Sunday, June 26, 2011

Global Project Notes

Global Project: What Do Our Futures Hold?
Part 3 - Tearing Down Walls: Global Perspectives on Future Trends
Guiding Questions: What are the problems? What are the issues that make it a problem? What are the available solutions? What approach is being taken towards solutions in your Nation/Culture? Students from around the globe will collaboratively examine future trends in a variety of areas for the purpose of gaining a deeper understanding of the complexities of global issues and the fashioning (with a view towards implementation) of solutions to those problems.
1. Students will collaboratively develop a position or “white” paper regarding the topic/problem in consultation with experts and decision makers in the respective topics utilizing available means of synchronous and asynchronous communication.

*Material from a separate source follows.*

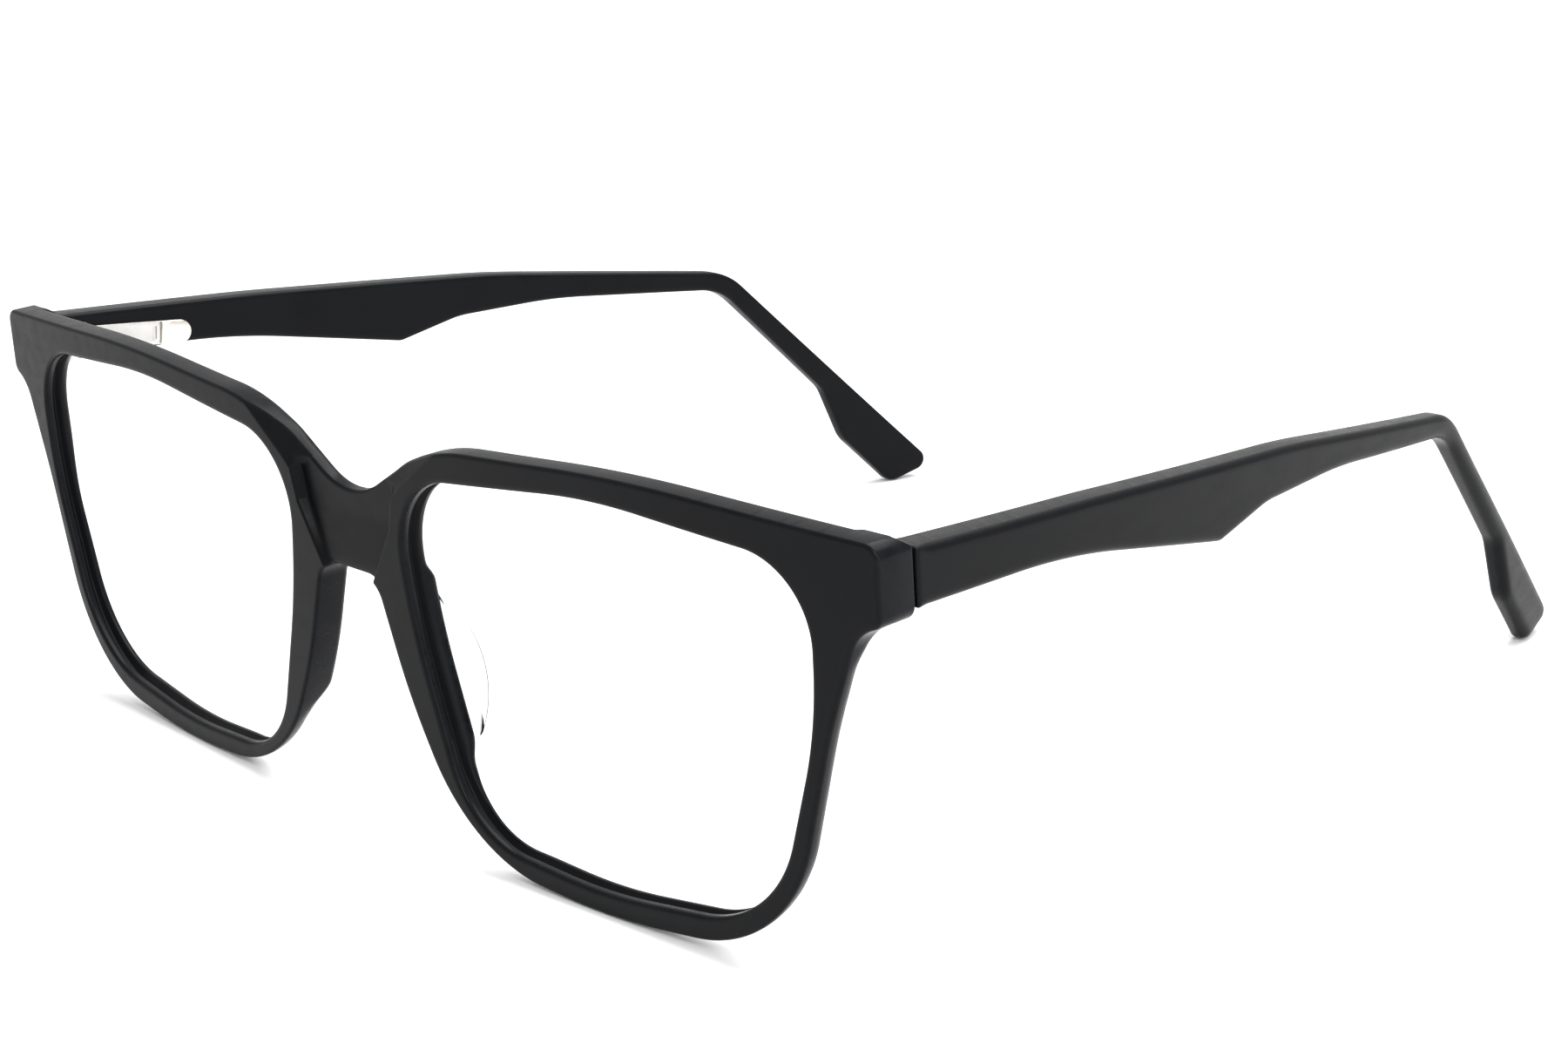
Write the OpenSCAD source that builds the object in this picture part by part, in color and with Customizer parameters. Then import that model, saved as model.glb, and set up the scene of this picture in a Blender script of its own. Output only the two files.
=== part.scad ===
// Acetate eyeglasses frame with spring hinges, standing open on its rims and arm tips.
// X runs across the front (+X is the wearer's left), the front faces -Y, Z is up.

/* [Front] */
// Half of the overall width across the end pieces
half_width = 71.8; // [71.5:0.1:73]
// Thickness of the front
front_t = 3.2; // [3:0.1:3.8]
// Thickness of the front where a nose pad sits
seat_t = 4; // [3.8:0.1:4.4]
// Radius of the front's gentle curve, seen from above
front_curve = 545; // [400:5:900]
// Lean of the front, its top towards the viewer
front_lean = 2.2; // [0:0.1:5]
// Height of the lens centre line above the table
lens_line_z = 26.52; // [26.4:0.01:26.7]
// Depth of the recessed bridge face behind the rims
bridge_recess = 1.2; // [1:0.1:2]
// Depth of the lens groove
groove_depth = 0.7; // [0.4:0.1:1]
// Width of the lens groove
groove_w = 1; // [0.8:0.1:1.4]

/* [Arms] */
// Thickness of an arm at the hinge
arm_t = 3.8; // [3.6:0.1:4]
// How much the inner face closes on the outer face, in degrees
arm_taper = 0.6; // [0.4:0.1:0.8]
// Radius of an arm's inward bow, seen from above
arm_bow = 650; // [600:10:800]
// Outer face of an arm at the hinge, from the middle
arm_out_x = 71.8; // [71.5:0.1:72.2]
// Inward slope of an arm at the hinge, in degrees
arm_toe = 3.15; // [2:0.05:4]
// Gap of the seam between the front and an arm
seam_gap = 0.2; // [0.1:0.05:0.3]
// Thickness of the core wire
wire_t = 1; // [0.8:0.1:1.2]

/* [Hinge] */
// Hinge pin's distance from the middle
pin_x = 66.3; // [66:0.1:66.5]
// Hinge pin's distance behind the seam
pin_back = 1.4; // [1.3:0.1:1.6]
// Height of the hinge's middle above the lens centre line
pin_v = 12.4; // [12:0.1:14]
// Radius of the hinge screw's shaft
screw_r = 0.6; // [0.5:0.05:0.7]
// Radial clearance of the screw in its knuckles
screw_clear = 0.05; // [0.02:0.01:0.08]
// Radius of a knuckle
knuckle_r = 1.3; // [1.2:0.05:1.3]
// Thickness of an outer knuckle
fork_t = 0.9; // [0.7:0.1:1.1]
// Thickness of the slider's knuckle
eye_t = 1; // [0.8:0.1:1.2]
// Downward slope of the spring box along the arm
box_drop = 5.6; // [5:0.2:9]
// Length from the pin to the spring box's rounded end
box_reach = 15.2; // [14:0.1:16]
// Height of the spring box
box_h = 2.8; // [2.6:0.1:3]
// How far the spring box stands proud of the arm
box_proud = 0.5; // [0.3:0.1:0.7]

/* [Nose pads] */
// Radius of a pad's curved edge
pad_r = 12.4; // [11:0.2:14]
// Thickness of a pad
pad_t = 2.2; // [1.8:0.1:2.6]
// How far a pad stands back from the rim
pad_depth = 3.5; // [3:0.1:4.5]

/* [Hidden] */
// Angle between the points of an outline's round corners
corner_step = 6;
// Flats along each gently curved face
curve_steps = 24;
// Distance behind the front's face, at the middle, of the seam plane
seam_depth = 9.1;
// Distance from the table's middle, along Y, to the front's face at the lens centre line
front_y = -66.56;
// Inner face, seen in the hinge frame
arm_in = arm_out_x - arm_t - pin_x;
pin_depth = seam_depth + pin_back;
box_in = arm_in - box_proud;
box_out = arm_in + 2.1;
fork_low = eye_t / 2 + screw_clear;
fork_high = fork_low + fork_t;
tongue_w = 1.6;
tongue_h = 1.8;
tongue_x = arm_in + 0.05;
shoulder_y = 6.4;
shoulder_t = 0.8;
rod_r = 0.4;
spring_l = 4.5;
coil_r = 0.66;
coil_wire_r = 0.14;
stop_y = shoulder_y + shoulder_t + spring_l;
stop_t = 0.8;
stop_r = 0.82;
bore_r = 0.95;
slide_clear = 0.05;
$fn = 48;

// Outlines are lists of corners: [x, y, radius].

function unit(v) = v / norm(v);
function flat(lists) = [for (l = lists) for (p = l) p];

// Points of one rounded corner at b, between the corners a and c
function corner(a, b, c, grow) =
    let (
        into = unit([b.x - a.x, b.y - a.y]),
        away = unit([c.x - b.x, c.y - b.y]),
        side = cross(into, away) >= 0 ? 1 : -1,
        turn = acos(max(-1, min(1, into * away))),
        start = [b.x, b.y] - into * b.z * tan(turn / 2),
        centre = start + side * b.z * [-into.y, into.x],
        first = atan2(start.y - centre.y, start.x - centre.x),
        steps = max(1, ceil(turn / corner_step)),
        r = b.z + side * grow
    )
    [for (i = [0 : steps]) centre + r * [cos(first + side * turn * i / steps),
                                         sin(first + side * turn * i / steps)]];

// A closed outline, counter-clockwise, moved outwards by grow
function rounded(c, grow = 0) =
    let (n = len(c))
    flat([for (i = [0 : n - 1]) corner(c[(i + n - 1) % n], c[i], c[(i + 1) % n], grow)]);

// The front's outer edge, right half, from the bridge's top round to its underside
edge_half = [
    [10.2, 13.9, 13], [16.5, 16.4, 26], [40.8, 17.95, 180], [half_width, 16.75, 1.6], [half_width, 9.4, 1.4],
    [69, 8.2, 4], [65.4, -1.9, 70], [59.4, -24.6, 17], [36.5, -26.85, 88],
    [16.2, -25.6, 19], [8.3, -10.5, 56], [4.6, 0.8, 3]
];
bridge_dip = [0, 7.7, 9];
// Counter-clockwise: left half downwards from the bridge, then the right half upwards
front_corners = concat(
    [bridge_dip],
    [for (c = edge_half) [-c.x, c.y, c.z]],
    [for (i = [len(edge_half) - 1 : -1 : 0]) edge_half[i]]
);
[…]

The final written product will follow professional guidelines regarding format/citation and will be submitted for publication to an appropriate publisher.
2. Students will collaboratively design and implement a summit to disseminate the results of the research, their proffered solutions or paths toward solutions and to attempt to draft a formal summit statement.

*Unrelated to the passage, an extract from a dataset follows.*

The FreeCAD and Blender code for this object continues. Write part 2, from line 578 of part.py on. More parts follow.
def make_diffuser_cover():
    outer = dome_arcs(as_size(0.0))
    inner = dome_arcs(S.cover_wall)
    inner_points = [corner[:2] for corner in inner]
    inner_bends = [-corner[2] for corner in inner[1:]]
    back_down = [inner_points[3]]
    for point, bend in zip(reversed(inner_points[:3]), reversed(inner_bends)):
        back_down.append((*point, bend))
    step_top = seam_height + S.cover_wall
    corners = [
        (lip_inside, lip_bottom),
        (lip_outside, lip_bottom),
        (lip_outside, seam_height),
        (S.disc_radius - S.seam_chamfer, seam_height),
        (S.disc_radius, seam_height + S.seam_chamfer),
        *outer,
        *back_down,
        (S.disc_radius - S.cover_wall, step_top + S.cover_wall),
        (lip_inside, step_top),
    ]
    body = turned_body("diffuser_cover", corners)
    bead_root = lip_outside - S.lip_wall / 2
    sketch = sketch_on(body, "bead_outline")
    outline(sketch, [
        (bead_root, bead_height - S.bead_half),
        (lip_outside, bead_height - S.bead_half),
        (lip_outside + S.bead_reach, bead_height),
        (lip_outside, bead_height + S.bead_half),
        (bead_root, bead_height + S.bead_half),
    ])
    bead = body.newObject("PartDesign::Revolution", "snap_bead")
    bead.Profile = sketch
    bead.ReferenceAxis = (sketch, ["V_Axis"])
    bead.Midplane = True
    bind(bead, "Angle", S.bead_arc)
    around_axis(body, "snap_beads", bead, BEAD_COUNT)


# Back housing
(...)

3. Students from each of the participating classrooms will develop a local community based project that either implements a proffered solution to a particular problem or serves the interest of service towards a solution the problem.
4. Students is the local groups will develop a forum to publish/present the projects to their respective communities (campus, district, neighborhoods, etc)
5. Each participating student will create a reflective product that captures their personal feelings toward the problem studied, the strengths and/or weaknesses of the solutions offered, the positive and/or negative aspects of the project, the process, or other developed by the students. This will include the manner and methods of sharing their product to the other participating students and classrooms, governmental entities….the world and beyond!
Relating to the following topic suggestions:
Hunger– Food Production and Distribution
Thirst – Water availability, quality, distribution, and access
Wellness – heath care delivery: quality, delivery systems, and access
Living Space – Living in a Hot, Crowded, and Flat World
Power - Who gets what and how? – The Structure and Functionality of political decisions - local, national, global, and inter-planetary (?)
Energy – Types, usages, costs, access
Transportation – Methods, Modes, and Destinations
Economy – How will production, productivity, consumption, distribution, exchange, and interaction occur?
Education – What will be the focus(es)? How will it be accessed? What will it look like?
Goal: Have at least one classroom on each of the 5 inhabited continents – Africa, Australia, Eurasia, North America, and South America. Place students and teachers on a matrix of related topics with each topic having a member from each of the participating areas. Those participating members will meet to discuss the topic and develop the group’s guiding questions and goals. All product and assessment rubrics, operational procedures and discussion methods, and celebrations are to be developed by the participating members and agreed upon by project leaders. (preferably a small group comprised of students from each participating area and 1-2 teacher advisors/facilitators.
Part 2 - Tearing Down Walls: Future Trends Primer and Global Project Skill Building
Guiding Questions: What is meant by Future Trends? What are the major themes of futuristic novels? Are there common threads discussed in the field of futures study; of future trend thinkers and writers? What is meant by Global Project? What skill sets are needed to fully and effectively participate in a Global Project? What does collaboration look like? What are the skills needed to collaborate – to collaborate effectively? What methods are available to facilitate collaboration across the boundaries of the classroom, the campus, the district and…the world? What issues and/or obstacles are raised as the collaborative distance is broadened?
Students will address the guiding questions in the format of distance book clubs. A cohort of teachers will be formed to discuss and refine the project? A list of futuristic teen novels will be made for students to select and form groups around. The goal is that each book club will be comprised of students from other (distant) classrooms. Once established, the clubs will internally set specific goals, timetables, assessment and product rubrics, presentation and celebration plans with the assistance and advice of their teacher advisors – within broad project parameters set by the participating teachers.
Learning – Students and Teachers
1. Use and operation of Wiki type platforms
2. Use and operation of Skype
3. Use and operation of Blackboard Collaborate, Go to Webinar, or other online group meeting platform
4. Creation, editing, management, posting and distribution of video products

Learning – Teachers
1. Creation, use, and maintenance of Classroom Management Portal creation, design, and maintenance
2. Nature and pedagogy of global projects in general
3. Reading, writing, and presenting pedagogy in the context of a global (distance) project
4. Possible “Curriculum 21” upgrades of traditional ELAR concepts in light of collaborative (distance) project possibilities
Learning - Students
Part 1 – Book Club Mechanics and Operation
Guiding Questions: How is the enjoyment of reading and development of reading skills enhanced by the book club format? What are the skill sets necessary for an effective Book Club experience? What do effective Book Club assessments look like?